» What needs to be done
Copy the data word for word, keeping every line.
═════ Dataset excerpt
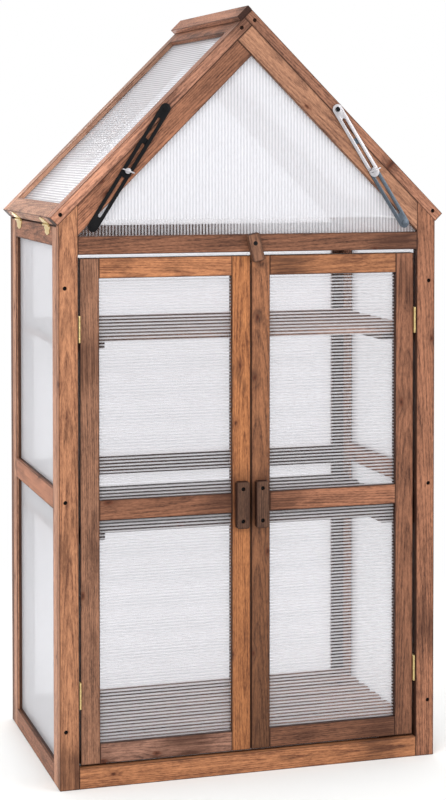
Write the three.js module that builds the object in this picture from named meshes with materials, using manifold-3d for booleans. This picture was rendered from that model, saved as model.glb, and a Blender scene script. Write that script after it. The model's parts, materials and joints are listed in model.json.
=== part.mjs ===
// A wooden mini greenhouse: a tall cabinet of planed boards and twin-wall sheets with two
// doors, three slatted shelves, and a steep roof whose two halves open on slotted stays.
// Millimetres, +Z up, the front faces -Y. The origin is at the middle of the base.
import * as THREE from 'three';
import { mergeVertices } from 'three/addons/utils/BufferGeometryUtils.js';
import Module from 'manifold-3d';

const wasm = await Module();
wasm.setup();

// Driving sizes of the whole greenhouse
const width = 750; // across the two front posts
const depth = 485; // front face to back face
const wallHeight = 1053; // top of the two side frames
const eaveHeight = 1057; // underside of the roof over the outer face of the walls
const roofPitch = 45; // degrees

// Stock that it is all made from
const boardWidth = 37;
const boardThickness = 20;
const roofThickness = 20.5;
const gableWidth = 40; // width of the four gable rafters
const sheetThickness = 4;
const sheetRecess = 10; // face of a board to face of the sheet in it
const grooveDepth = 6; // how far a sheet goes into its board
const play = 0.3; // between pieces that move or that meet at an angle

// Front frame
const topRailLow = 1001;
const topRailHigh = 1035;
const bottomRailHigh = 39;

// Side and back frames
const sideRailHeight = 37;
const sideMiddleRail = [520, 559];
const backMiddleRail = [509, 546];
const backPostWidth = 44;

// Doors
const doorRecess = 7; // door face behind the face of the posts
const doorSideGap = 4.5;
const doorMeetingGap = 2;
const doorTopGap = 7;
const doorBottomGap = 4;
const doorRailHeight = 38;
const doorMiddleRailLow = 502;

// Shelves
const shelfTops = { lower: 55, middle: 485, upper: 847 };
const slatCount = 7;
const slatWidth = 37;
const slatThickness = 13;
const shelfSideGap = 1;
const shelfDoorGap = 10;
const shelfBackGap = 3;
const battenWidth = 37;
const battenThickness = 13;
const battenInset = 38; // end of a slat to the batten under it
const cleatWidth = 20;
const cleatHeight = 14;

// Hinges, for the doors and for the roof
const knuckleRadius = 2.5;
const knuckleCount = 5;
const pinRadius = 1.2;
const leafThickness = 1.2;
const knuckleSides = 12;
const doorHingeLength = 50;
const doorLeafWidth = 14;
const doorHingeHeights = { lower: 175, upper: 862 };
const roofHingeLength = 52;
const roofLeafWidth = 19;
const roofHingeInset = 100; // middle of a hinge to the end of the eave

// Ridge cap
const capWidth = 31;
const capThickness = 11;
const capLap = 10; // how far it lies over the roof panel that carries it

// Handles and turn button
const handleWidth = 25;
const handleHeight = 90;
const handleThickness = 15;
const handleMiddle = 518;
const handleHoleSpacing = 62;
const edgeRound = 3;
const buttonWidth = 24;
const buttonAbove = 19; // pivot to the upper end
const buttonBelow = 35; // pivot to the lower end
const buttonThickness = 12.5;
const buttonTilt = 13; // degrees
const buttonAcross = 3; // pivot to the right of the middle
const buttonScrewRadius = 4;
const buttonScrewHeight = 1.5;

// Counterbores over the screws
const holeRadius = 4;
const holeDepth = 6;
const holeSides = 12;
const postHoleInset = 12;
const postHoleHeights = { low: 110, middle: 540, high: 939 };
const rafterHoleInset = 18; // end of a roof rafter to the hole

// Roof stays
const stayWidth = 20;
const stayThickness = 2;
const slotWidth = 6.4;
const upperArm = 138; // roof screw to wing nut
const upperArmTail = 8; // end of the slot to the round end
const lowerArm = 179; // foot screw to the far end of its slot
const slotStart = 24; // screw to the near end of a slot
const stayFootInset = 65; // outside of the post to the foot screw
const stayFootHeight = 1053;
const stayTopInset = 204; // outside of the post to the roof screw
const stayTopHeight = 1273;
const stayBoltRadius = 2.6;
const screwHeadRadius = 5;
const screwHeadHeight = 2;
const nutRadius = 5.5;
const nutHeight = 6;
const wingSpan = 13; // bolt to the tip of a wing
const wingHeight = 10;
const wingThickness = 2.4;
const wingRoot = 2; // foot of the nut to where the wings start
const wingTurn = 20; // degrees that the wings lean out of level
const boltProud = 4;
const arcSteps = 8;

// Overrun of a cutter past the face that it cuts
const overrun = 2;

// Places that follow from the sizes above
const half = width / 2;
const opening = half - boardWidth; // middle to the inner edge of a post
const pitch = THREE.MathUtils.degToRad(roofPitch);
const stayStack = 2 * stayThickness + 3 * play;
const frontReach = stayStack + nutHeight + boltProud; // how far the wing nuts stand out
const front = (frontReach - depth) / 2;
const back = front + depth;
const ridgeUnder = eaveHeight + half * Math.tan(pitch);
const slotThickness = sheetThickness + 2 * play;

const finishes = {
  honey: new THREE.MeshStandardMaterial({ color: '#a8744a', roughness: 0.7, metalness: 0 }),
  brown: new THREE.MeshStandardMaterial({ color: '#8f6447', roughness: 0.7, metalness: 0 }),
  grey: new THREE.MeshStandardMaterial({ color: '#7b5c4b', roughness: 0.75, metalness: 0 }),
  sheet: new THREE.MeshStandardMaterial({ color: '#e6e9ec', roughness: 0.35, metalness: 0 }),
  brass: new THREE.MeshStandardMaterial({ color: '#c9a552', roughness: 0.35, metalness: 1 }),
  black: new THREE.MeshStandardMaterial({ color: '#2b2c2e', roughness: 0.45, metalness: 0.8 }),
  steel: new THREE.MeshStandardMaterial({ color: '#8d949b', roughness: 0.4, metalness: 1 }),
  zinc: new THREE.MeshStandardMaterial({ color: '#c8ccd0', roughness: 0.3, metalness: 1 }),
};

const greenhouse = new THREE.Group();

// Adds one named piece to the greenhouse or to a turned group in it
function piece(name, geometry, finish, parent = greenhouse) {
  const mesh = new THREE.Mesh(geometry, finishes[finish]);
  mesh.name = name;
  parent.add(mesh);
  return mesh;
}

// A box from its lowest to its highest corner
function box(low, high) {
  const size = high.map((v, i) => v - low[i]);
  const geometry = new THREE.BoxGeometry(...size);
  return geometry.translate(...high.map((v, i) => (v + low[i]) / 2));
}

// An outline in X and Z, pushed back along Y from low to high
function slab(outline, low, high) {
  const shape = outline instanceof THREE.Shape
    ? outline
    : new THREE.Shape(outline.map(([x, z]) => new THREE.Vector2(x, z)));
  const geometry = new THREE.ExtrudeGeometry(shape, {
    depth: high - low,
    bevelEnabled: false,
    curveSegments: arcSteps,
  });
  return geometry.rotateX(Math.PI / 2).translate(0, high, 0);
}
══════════
» Reply to the exercise
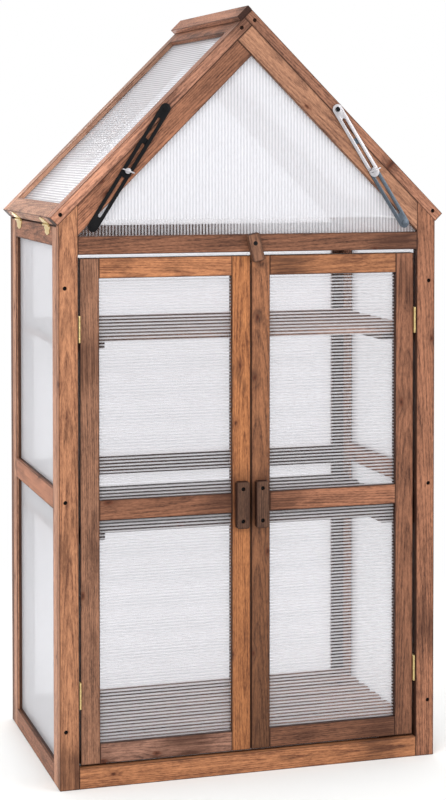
Write the three.js module that builds the object in this picture from named meshes with materials, using manifold-3d for booleans. This picture was rendered from that model, saved as model.glb, and a Blender scene script. Write that script after it. The model's parts, materials and joints are listed in model.json.
=== part.mjs ===
// A wooden mini greenhouse: a tall cabinet of planed boards and twin-wall sheets with two
// doors, three slatted shelves, and a steep roof whose two halves open on slotted stays.
// Millimetres, +Z up, the front faces -Y. The origin is at the middle of the base.
import * as THREE from 'three';
import { mergeVertices } from 'three/addons/utils/BufferGeometryUtils.js';
import Module from 'manifold-3d';

const wasm = await Module();
wasm.setup();

// Driving sizes of the whole greenhouse
const width = 750; // across the two front posts
const depth = 485; // front face to back face
const wallHeight = 1053; // top of the two side frames
const eaveHeight = 1057; // underside of the roof over the outer face of the walls
const roofPitch = 45; // degrees

// Stock that it is all made from
const boardWidth = 37;
const boardThickness = 20;
const roofThickness = 20.5;
const gableWidth = 40; // width of the four gable rafters
const sheetThickness = 4;
const sheetRecess = 10; // face of a board to face of the sheet in it
const grooveDepth = 6; // how far a sheet goes into its board
const play = 0.3; // between pieces that move or that meet at an angle

// Front frame
const topRailLow = 1001;
const topRailHigh = 1035;
const bottomRailHigh = 39;

// Side and back frames
const sideRailHeight = 37;
const sideMiddleRail = [520, 559];
const backMiddleRail = [509, 546];
const backPostWidth = 44;

// Doors
const doorRecess = 7; // door face behind the face of the posts
const doorSideGap = 4.5;
const doorMeetingGap = 2;
const doorTopGap = 7;
const doorBottomGap = 4;
const doorRailHeight = 38;
const doorMiddleRailLow = 502;

// Shelves
const shelfTops = { lower: 55, middle: 485, upper: 847 };
const slatCount = 7;
const slatWidth = 37;
const slatThickness = 13;
const shelfSideGap = 1;
const shelfDoorGap = 10;
const shelfBackGap = 3;
const battenWidth = 37;
const battenThickness = 13;
const battenInset = 38; // end of a slat to the batten under it
const cleatWidth = 20;
const cleatHeight = 14;

// Hinges, for the doors and for the roof
const knuckleRadius = 2.5;
const knuckleCount = 5;
const pinRadius = 1.2;
const leafThickness = 1.2;
const knuckleSides = 12;
const doorHingeLength = 50;
const doorLeafWidth = 14;
const doorHingeHeights = { lower: 175, upper: 862 };
const roofHingeLength = 52;
const roofLeafWidth = 19;
const roofHingeInset = 100; // middle of a hinge to the end of the eave

// Ridge cap
const capWidth = 31;
const capThickness = 11;
const capLap = 10; // how far it lies over the roof panel that carries it

// Handles and turn button
const handleWidth = 25;
const handleHeight = 90;
const handleThickness = 15;
const handleMiddle = 518;
const handleHoleSpacing = 62;
const edgeRound = 3;
const buttonWidth = 24;
const buttonAbove = 19; // pivot to the upper end
const buttonBelow = 35; // pivot to the lower end
const buttonThickness = 12.5;
const buttonTilt = 13; // degrees
const buttonAcross = 3; // pivot to the right of the middle
const buttonScrewRadius = 4;
const buttonScrewHeight = 1.5;

// Counterbores over the screws
const holeRadius = 4;
const holeDepth = 6;
const holeSides = 12;
const postHoleInset = 12;
const postHoleHeights = { low: 110, middle: 540, high: 939 };
const rafterHoleInset = 18; // end of a roof rafter to the hole

// Roof stays
const stayWidth = 20;
const stayThickness = 2;
const slotWidth = 6.4;
const upperArm = 138; // roof screw to wing nut
const upperArmTail = 8; // end of the slot to the round end
const lowerArm = 179; // foot screw to the far end of its slot
const slotStart = 24; // screw to the near end of a slot
const stayFootInset = 65; // outside of the post to the foot screw
const stayFootHeight = 1053;
const stayTopInset = 204; // outside of the post to the roof screw
const stayTopHeight = 1273;
const stayBoltRadius = 2.6;
const screwHeadRadius = 5;
const screwHeadHeight = 2;
const nutRadius = 5.5;
const nutHeight = 6;
const wingSpan = 13; // bolt to the tip of a wing
const wingHeight = 10;
const wingThickness = 2.4;
const wingRoot = 2; // foot of the nut to where the wings start
const wingTurn = 20; // degrees that the wings lean out of level
const boltProud = 4;
const arcSteps = 8;

// Overrun of a cutter past the face that it cuts
const overrun = 2;

// Places that follow from the sizes above
const half = width / 2;
const opening = half - boardWidth; // middle to the inner edge of a post
const pitch = THREE.MathUtils.degToRad(roofPitch);
const stayStack = 2 * stayThickness + 3 * play;
const frontReach = stayStack + nutHeight + boltProud; // how far the wing nuts stand out
const front = (frontReach - depth) / 2;
const back = front + depth;
const ridgeUnder = eaveHeight + half * Math.tan(pitch);
const slotThickness = sheetThickness + 2 * play;

const finishes = {
  honey: new THREE.MeshStandardMaterial({ color: '#a8744a', roughness: 0.7, metalness: 0 }),
  brown: new THREE.MeshStandardMaterial({ color: '#8f6447', roughness: 0.7, metalness: 0 }),
  grey: new THREE.MeshStandardMaterial({ color: '#7b5c4b', roughness: 0.75, metalness: 0 }),
  sheet: new THREE.MeshStandardMaterial({ color: '#e6e9ec', roughness: 0.35, metalness: 0 }),
  brass: new THREE.MeshStandardMaterial({ color: '#c9a552', roughness: 0.35, metalness: 1 }),
  black: new THREE.MeshStandardMaterial({ color: '#2b2c2e', roughness: 0.45, metalness: 0.8 }),
  steel: new THREE.MeshStandardMaterial({ color: '#8d949b', roughness: 0.4, metalness: 1 }),
  zinc: new THREE.MeshStandardMaterial({ color: '#c8ccd0', roughness: 0.3, metalness: 1 }),
};

const greenhouse = new THREE.Group();

// Adds one named piece to the greenhouse or to a turned group in it
function piece(name, geometry, finish, parent = greenhouse) {
  const mesh = new THREE.Mesh(geometry, finishes[finish]);
  mesh.name = name;
  parent.add(mesh);
  return mesh;
}

// A box from its lowest to its highest corner
function box(low, high) {
  const size = high.map((v, i) => v - low[i]);
  const geometry = new THREE.BoxGeometry(...size);
  return geometry.translate(...high.map((v, i) => (v + low[i]) / 2));
}

// An outline in X and Z, pushed back along Y from low to high
function slab(outline, low, high) {
  const shape = outline instanceof THREE.Shape
    ? outline
    : new THREE.Shape(outline.map(([x, z]) => new THREE.Vector2(x, z)));
  const geometry = new THREE.ExtrudeGeometry(shape, {
    depth: high - low,
    bevelEnabled: false,
    curveSegments: arcSteps,
  });
  return geometry.rotateX(Math.PI / 2).translate(0, high, 0);
}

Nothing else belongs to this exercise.